Stored data |
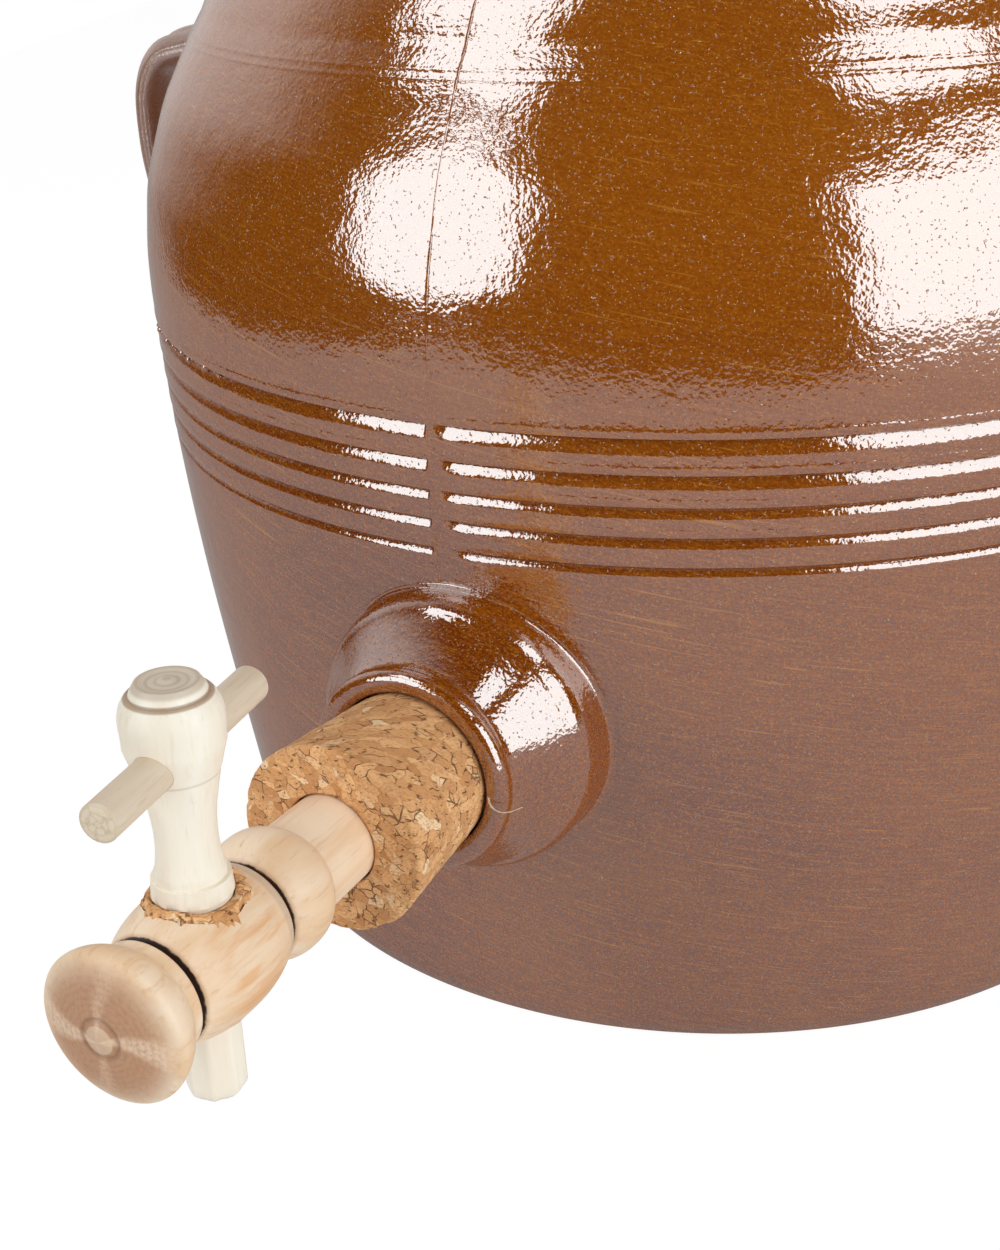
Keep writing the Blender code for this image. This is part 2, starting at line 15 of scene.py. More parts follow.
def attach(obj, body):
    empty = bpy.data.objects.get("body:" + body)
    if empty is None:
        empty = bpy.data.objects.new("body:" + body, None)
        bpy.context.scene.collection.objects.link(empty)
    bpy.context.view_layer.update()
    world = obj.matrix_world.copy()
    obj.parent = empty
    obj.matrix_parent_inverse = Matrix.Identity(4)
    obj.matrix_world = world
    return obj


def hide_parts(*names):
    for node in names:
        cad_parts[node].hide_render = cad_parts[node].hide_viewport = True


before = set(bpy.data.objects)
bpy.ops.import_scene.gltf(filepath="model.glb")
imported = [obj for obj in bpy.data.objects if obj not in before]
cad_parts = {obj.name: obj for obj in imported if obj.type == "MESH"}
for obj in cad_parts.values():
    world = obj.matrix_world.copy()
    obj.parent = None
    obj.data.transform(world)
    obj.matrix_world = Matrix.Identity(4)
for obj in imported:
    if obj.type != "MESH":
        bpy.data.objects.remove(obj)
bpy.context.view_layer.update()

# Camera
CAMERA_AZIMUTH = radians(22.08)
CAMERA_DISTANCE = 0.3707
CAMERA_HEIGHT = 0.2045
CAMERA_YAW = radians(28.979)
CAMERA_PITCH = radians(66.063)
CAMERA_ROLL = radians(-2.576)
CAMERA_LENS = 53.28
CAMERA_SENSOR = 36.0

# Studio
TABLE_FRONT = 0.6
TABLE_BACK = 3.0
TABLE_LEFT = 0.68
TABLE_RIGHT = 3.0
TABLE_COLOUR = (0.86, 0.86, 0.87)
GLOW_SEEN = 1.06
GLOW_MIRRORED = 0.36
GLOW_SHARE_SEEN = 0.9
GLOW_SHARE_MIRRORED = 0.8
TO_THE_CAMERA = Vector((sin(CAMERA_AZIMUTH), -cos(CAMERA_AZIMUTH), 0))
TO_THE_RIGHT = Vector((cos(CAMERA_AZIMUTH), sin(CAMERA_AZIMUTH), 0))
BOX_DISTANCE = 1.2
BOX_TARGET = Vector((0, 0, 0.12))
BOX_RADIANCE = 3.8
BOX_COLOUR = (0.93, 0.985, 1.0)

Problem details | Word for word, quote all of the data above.

Solution below |
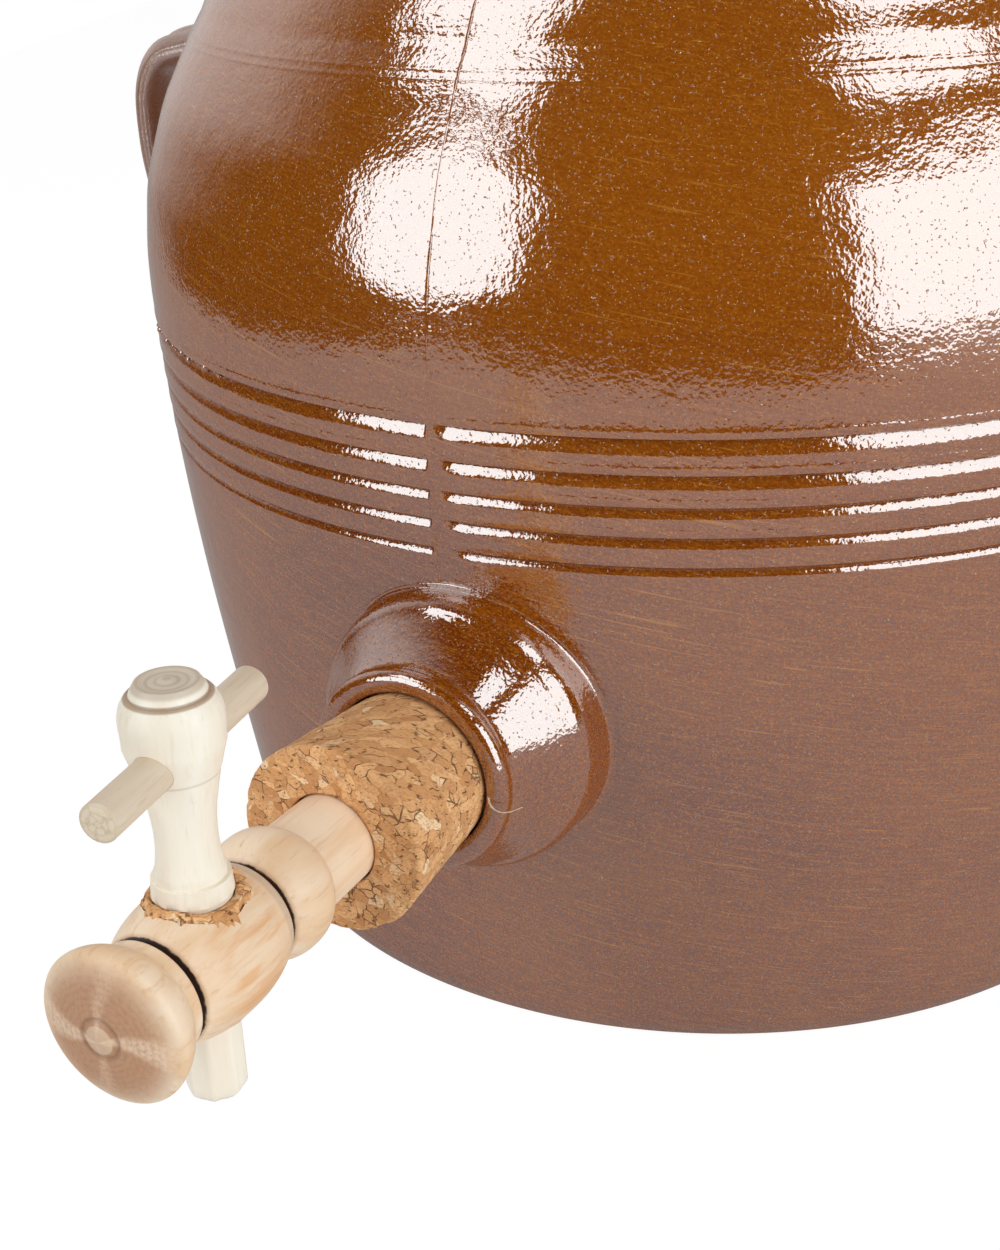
Keep writing the Blender code for this image. This is part 2, starting at line 15 of scene.py. More parts follow.
def attach(obj, body):
    empty = bpy.data.objects.get("body:" + body)
    if empty is None:
        empty = bpy.data.objects.new("body:" + body, None)
        bpy.context.scene.collection.objects.link(empty)
    bpy.context.view_layer.update()
    world = obj.matrix_world.copy()
    obj.parent = empty
    obj.matrix_parent_inverse = Matrix.Identity(4)
    obj.matrix_world = world
    return obj


def hide_parts(*names):
    for node in names:
        cad_parts[node].hide_render = cad_parts[node].hide_viewport = True


before = set(bpy.data.objects)
bpy.ops.import_scene.gltf(filepath="model.glb")
imported = [obj for obj in bpy.data.objects if obj not in before]
cad_parts = {obj.name: obj for obj in imported if obj.type == "MESH"}
for obj in cad_parts.values():
    world = obj.matrix_world.copy()
    obj.parent = None
    obj.data.transform(world)
    obj.matrix_world = Matrix.Identity(4)
for obj in imported:
    if obj.type != "MESH":
        bpy.data.objects.remove(obj)
bpy.context.view_layer.update()

# Camera
CAMERA_AZIMUTH = radians(22.08)
CAMERA_DISTANCE = 0.3707
CAMERA_HEIGHT = 0.2045
CAMERA_YAW = radians(28.979)
CAMERA_PITCH = radians(66.063)
CAMERA_ROLL = radians(-2.576)
CAMERA_LENS = 53.28
CAMERA_SENSOR = 36.0

# Studio
TABLE_FRONT = 0.6
TABLE_BACK = 3.0
TABLE_LEFT = 0.68
TABLE_RIGHT = 3.0
TABLE_COLOUR = (0.86, 0.86, 0.87)
GLOW_SEEN = 1.06
GLOW_MIRRORED = 0.36
GLOW_SHARE_SEEN = 0.9
GLOW_SHARE_MIRRORED = 0.8
TO_THE_CAMERA = Vector((sin(CAMERA_AZIMUTH), -cos(CAMERA_AZIMUTH), 0))
TO_THE_RIGHT = Vector((cos(CAMERA_AZIMUTH), sin(CAMERA_AZIMUTH), 0))
BOX_DISTANCE = 1.2
BOX_TARGET = Vector((0, 0, 0.12))
BOX_RADIANCE = 3.8
BOX_COLOUR = (0.93, 0.985, 1.0)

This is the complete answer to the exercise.